EU support for Spain fuels Greek hopes for a better deal

Two days after Spain was extended a 100-billion-euro bailout for its banks, the leaders of Greece’s main political parties appeared to interpret the development as a sign that Athens will be cut some slack in renegotiating the terms of the country’s bailout with its international creditors.

A spokesman for the leftist SYRIZA, which has called for a rejection of the loan deal signed by the previous government in February, claimed that the support extended to Spain was proof that austerity in Europe has failed. “Developments in Spain fully vindicate us in our reading of the crisis: This is a deep structural crisis of the eurozone itself,” spokesman Panos Skourletis said, adding that the developments in Europe open new perspectives for Greece and the eurozone.

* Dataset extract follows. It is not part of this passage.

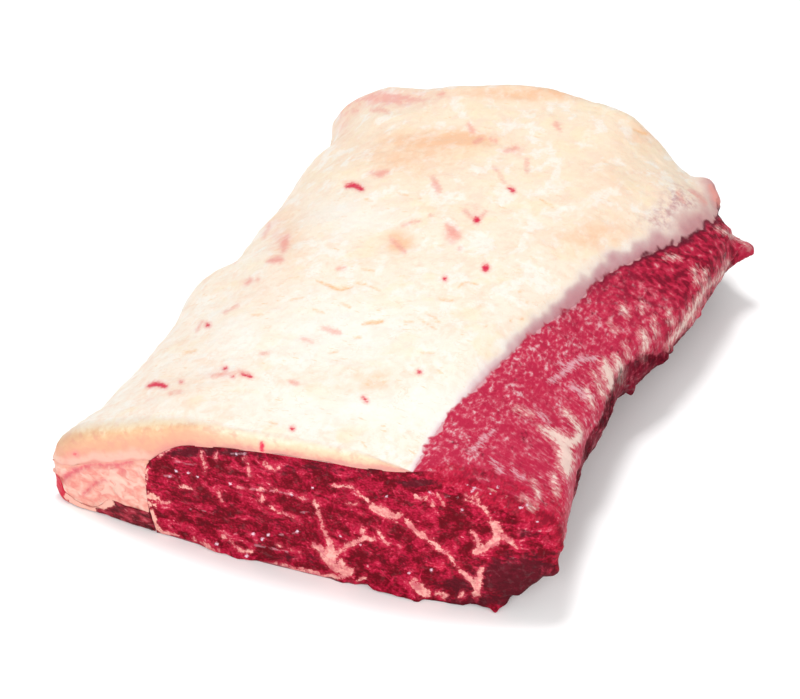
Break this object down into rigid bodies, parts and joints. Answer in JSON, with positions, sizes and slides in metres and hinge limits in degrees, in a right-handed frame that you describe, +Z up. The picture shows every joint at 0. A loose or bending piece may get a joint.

Conservative leader Antonis Samaras, whose party was close to SYRIZA in the last opinion polls, suggested that Athens should seek to negotiate with Europe rather than clashing with it -- a clear dig at SYRIZA.

“Just think, at a time when a country like Spain negotiates, some argue that we have to clash with Europe,” Samaras said.

The leader of socialist PASOK, Evangelos Venizelos, said the Spanish deal showed European leaders were preparing for the possibility of a Greek euro exit that could occur if the anti-bailout leftists come to power.

“They are preparing a firewall to deal with whatever happens in Greece,” said Venizelos, the former finance minister who negotiated the country’s debt deal with creditors and saw his party’s popularity plummet as a result.

Venizelos, who met with Italian Prime Minister Mario Monti in Rome on Monday, said there was support for his proposal for revising the terms of Greece’s debt deal “as long as Greece has a comprehensive plan, social consensus, political unity and is willing and capable to push through wide-ranging reforms.”

Monti, for his part, said it was important that Greek politicians strive to form a government by June 28 ahead of the next scheduled EU leaders’ summit on June 28 and 29. The Italian technocrat premier also expressed support for Venizelos’s proposal for a broad unity government.

In a related development, a report by Reuters published on Monday suggested that European finance officials have discussed limiting the size of withdrawals from ATM machines, imposing border checks and introducing eurozone capital controls as a worst-case scenario should Athens decide to leave the euro.